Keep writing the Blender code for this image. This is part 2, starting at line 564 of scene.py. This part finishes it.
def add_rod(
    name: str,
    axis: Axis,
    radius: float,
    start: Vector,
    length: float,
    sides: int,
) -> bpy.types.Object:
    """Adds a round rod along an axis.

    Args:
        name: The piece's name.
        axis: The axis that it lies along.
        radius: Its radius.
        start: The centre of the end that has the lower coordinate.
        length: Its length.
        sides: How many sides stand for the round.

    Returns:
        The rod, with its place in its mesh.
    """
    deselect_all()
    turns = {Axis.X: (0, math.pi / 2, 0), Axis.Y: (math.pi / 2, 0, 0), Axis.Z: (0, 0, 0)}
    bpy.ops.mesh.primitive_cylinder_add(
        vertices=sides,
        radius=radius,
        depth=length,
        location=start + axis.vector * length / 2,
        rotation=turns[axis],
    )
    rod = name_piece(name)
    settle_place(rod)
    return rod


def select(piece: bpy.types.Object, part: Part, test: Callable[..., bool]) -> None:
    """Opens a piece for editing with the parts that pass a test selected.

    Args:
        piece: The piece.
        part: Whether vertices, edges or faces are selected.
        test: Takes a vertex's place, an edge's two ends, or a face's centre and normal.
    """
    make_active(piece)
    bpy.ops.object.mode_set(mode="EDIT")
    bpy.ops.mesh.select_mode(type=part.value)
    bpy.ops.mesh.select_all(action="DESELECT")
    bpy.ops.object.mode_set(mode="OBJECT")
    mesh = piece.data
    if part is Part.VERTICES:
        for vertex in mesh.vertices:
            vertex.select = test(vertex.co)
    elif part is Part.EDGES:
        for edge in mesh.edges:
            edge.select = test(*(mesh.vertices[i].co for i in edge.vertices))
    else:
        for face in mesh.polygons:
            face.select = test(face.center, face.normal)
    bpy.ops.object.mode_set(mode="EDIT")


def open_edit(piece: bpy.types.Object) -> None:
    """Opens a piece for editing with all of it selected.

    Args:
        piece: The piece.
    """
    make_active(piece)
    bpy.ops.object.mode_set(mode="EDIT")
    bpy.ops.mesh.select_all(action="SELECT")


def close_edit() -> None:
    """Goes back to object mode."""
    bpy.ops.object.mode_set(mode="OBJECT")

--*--

◆ **SHORT EXERCISE**
Reprint the data above from the opening line to the line holding "sides: How many", inclusive, and nothing else.

◆ **THE OUTPUT**
Keep writing the Blender code for this image. This is part 2, starting at line 564 of scene.py. This part finishes it.
def add_rod(
    name: str,
    axis: Axis,
    radius: float,
    start: Vector,
    length: float,
    sides: int,
) -> bpy.types.Object:
    """Adds a round rod along an axis.

    Args:
        name: The piece's name.
        axis: The axis that it lies along.
        radius: Its radius.
        start: The centre of the end that has the lower coordinate.
        length: Its length.
        sides: How many sides stand for the round.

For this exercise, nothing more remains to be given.